[WHAT TO DO]:
Without altering anything, output the material below.

··· RECORD SET ···

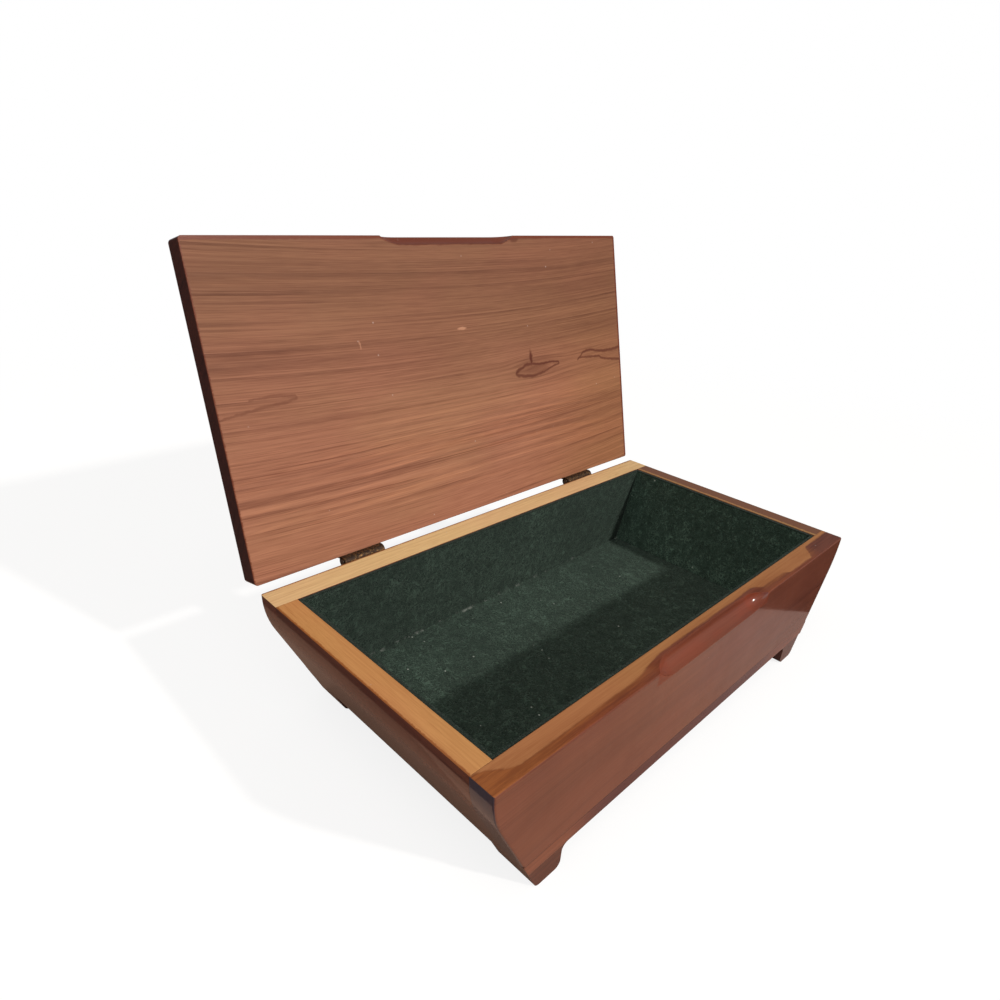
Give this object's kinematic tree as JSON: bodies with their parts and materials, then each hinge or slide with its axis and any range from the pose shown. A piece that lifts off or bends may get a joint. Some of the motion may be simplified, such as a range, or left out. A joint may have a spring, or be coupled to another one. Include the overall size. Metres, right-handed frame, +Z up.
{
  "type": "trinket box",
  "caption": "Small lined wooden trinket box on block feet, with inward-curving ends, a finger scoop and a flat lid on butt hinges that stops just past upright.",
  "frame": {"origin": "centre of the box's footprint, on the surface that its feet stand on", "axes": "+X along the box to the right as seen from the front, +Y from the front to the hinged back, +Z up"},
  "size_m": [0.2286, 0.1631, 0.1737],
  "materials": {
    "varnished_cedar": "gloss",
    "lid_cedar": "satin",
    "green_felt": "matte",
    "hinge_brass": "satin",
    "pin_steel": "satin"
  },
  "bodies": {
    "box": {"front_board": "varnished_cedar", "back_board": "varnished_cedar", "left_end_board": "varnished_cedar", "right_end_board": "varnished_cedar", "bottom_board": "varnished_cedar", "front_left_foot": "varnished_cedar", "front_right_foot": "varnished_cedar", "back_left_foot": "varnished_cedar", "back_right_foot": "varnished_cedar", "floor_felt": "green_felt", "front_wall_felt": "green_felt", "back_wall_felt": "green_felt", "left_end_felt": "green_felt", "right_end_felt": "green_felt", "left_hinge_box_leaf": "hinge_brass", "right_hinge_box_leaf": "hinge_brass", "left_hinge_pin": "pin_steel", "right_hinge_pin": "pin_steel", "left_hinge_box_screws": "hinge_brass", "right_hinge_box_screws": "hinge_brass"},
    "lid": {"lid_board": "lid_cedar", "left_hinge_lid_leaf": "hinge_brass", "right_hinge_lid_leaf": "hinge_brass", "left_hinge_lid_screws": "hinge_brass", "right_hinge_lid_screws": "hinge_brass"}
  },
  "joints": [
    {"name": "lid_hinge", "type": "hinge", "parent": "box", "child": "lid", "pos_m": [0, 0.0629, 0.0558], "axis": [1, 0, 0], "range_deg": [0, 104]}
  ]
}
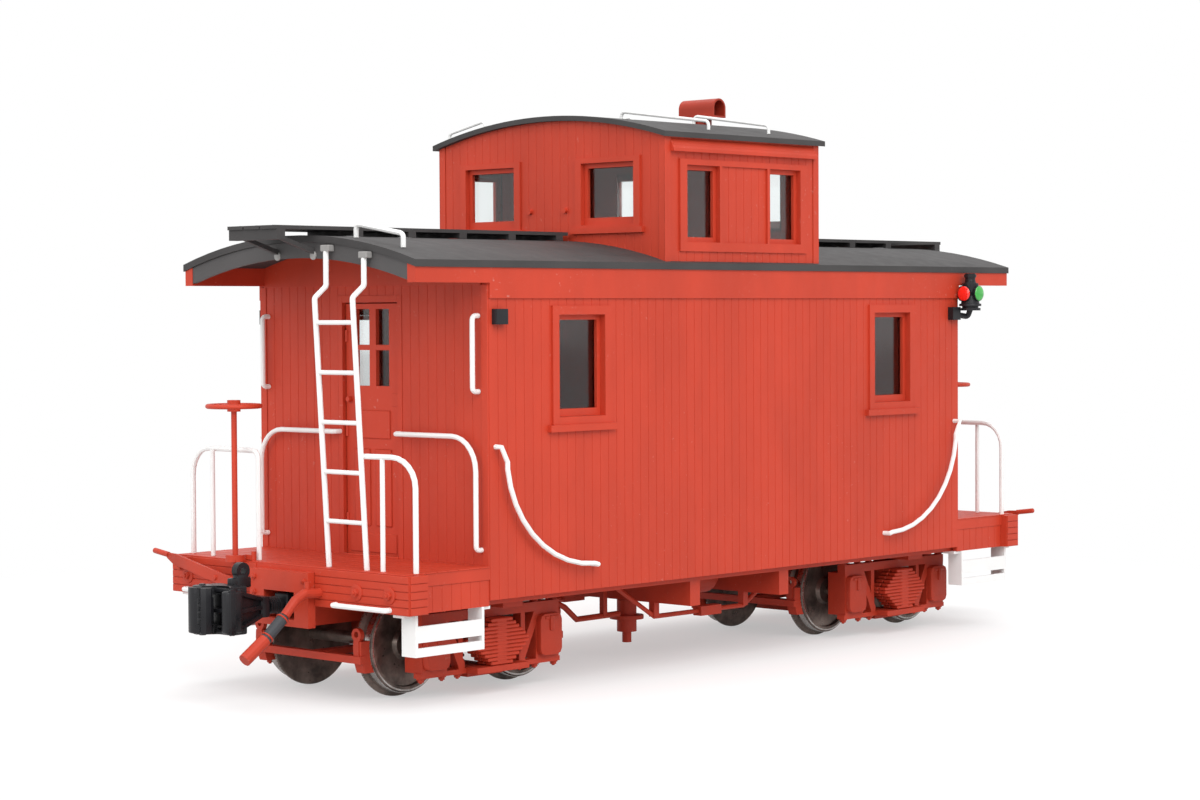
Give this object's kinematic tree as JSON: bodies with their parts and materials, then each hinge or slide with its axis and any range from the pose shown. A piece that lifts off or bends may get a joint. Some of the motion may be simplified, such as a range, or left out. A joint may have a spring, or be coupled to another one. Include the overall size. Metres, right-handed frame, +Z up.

···

[OUTPUT]:
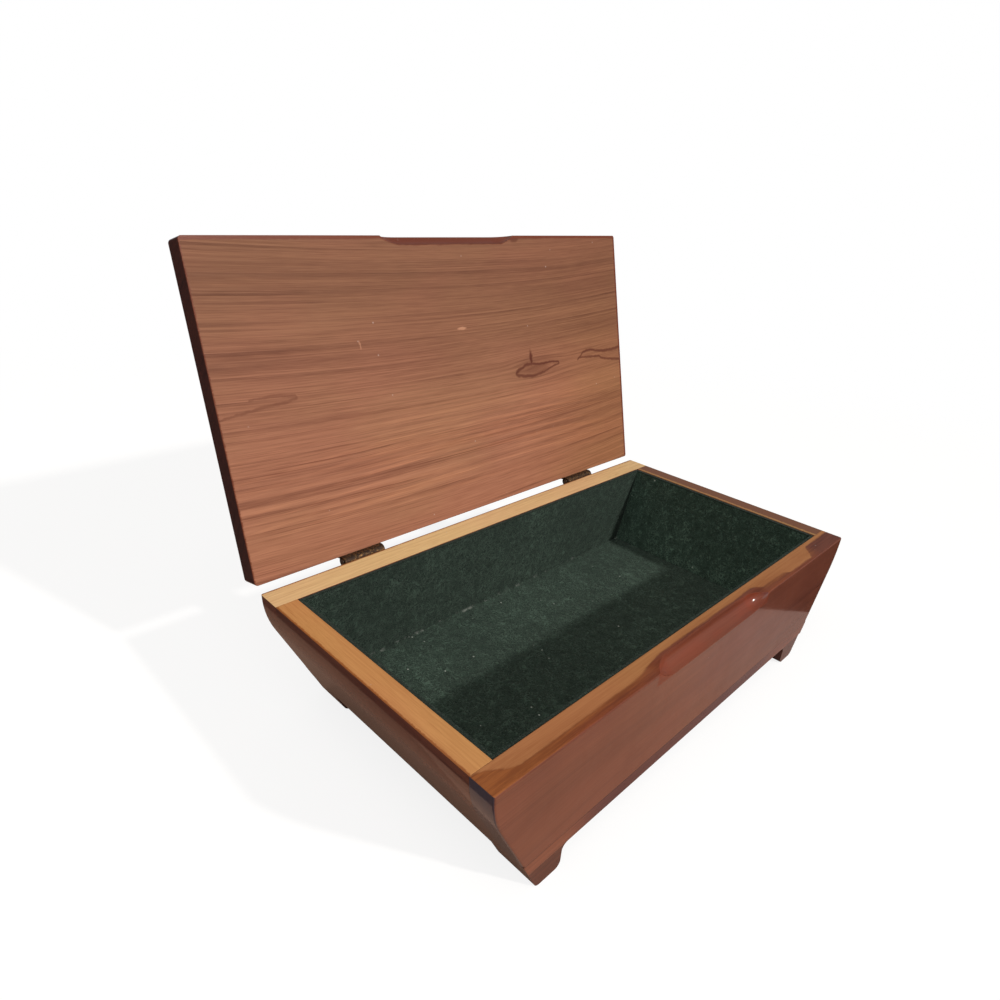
Give this object's kinematic tree as JSON: bodies with their parts and materials, then each hinge or slide with its axis and any range from the pose shown. A piece that lifts off or bends may get a joint. Some of the motion may be simplified, such as a range, or left out. A joint may have a spring, or be coupled to another one. Include the overall size. Metres, right-handed frame, +Z up.
{
  "type": "trinket box",
  "caption": "Small lined wooden trinket box on block feet, with inward-curving ends, a finger scoop and a flat lid on butt hinges that stops just past upright.",
  "frame": {"origin": "centre of the box's footprint, on the surface that its feet stand on", "axes": "+X along the box to the right as seen from the front, +Y from the front to the hinged back, +Z up"},
  "size_m": [0.2286, 0.1631, 0.1737],
  "materials": {
    "varnished_cedar": "gloss",
    "lid_cedar": "satin",
    "green_felt": "matte",
    "hinge_brass": "satin",
    "pin_steel": "satin"
  },
  "bodies": {
    "box": {"front_board": "varnished_cedar", "back_board": "varnished_cedar", "left_end_board": "varnished_cedar", "right_end_board": "varnished_cedar", "bottom_board": "varnished_cedar", "front_left_foot": "varnished_cedar", "front_right_foot": "varnished_cedar", "back_left_foot": "varnished_cedar", "back_right_foot": "varnished_cedar", "floor_felt": "green_felt", "front_wall_felt": "green_felt", "back_wall_felt": "green_felt", "left_end_felt": "green_felt", "right_end_felt": "green_felt", "left_hinge_box_leaf": "hinge_brass", "right_hinge_box_leaf": "hinge_brass", "left_hinge_pin": "pin_steel", "right_hinge_pin": "pin_steel", "left_hinge_box_screws": "hinge_brass", "right_hinge_box_screws": "hinge_brass"},
    "lid": {"lid_board": "lid_cedar", "left_hinge_lid_leaf": "hinge_brass", "right_hinge_lid_leaf": "hinge_brass", "left_hinge_lid_screws": "hinge_brass", "right_hinge_lid_screws": "hinge_brass"}
  },
  "joints": [
    {"name": "lid_hinge", "type": "hinge", "parent": "box", "child": "lid", "pos_m": [0, 0.0629, 0.0558], "axis": [1, 0, 0], "range_deg": [0, 104]}
  ]
}
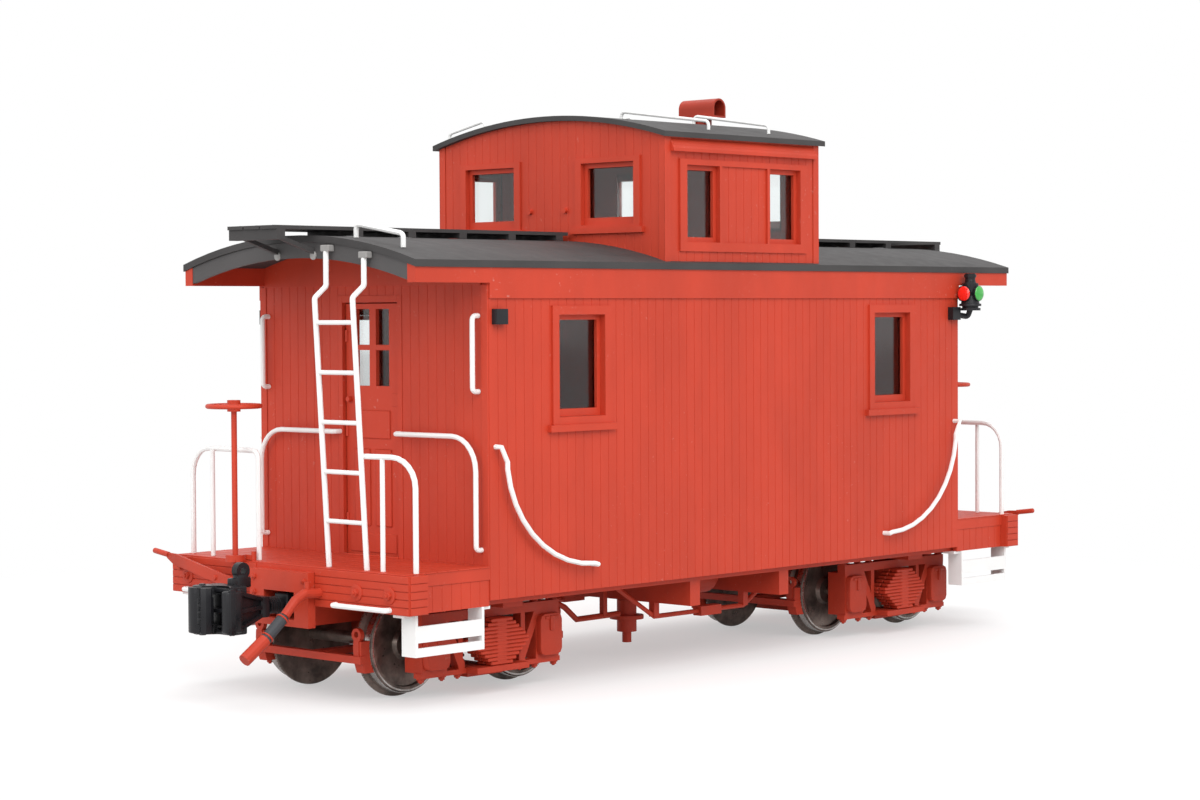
Give this object's kinematic tree as JSON: bodies with their parts and materials, then each hinge or slide with its axis and any range from the pose shown. A piece that lifts off or bends may get a joint. Some of the motion may be simplified, such as a range, or left out. A joint may have a spring, or be coupled to another one. Include the overall size. Metres, right-handed frame, +Z up.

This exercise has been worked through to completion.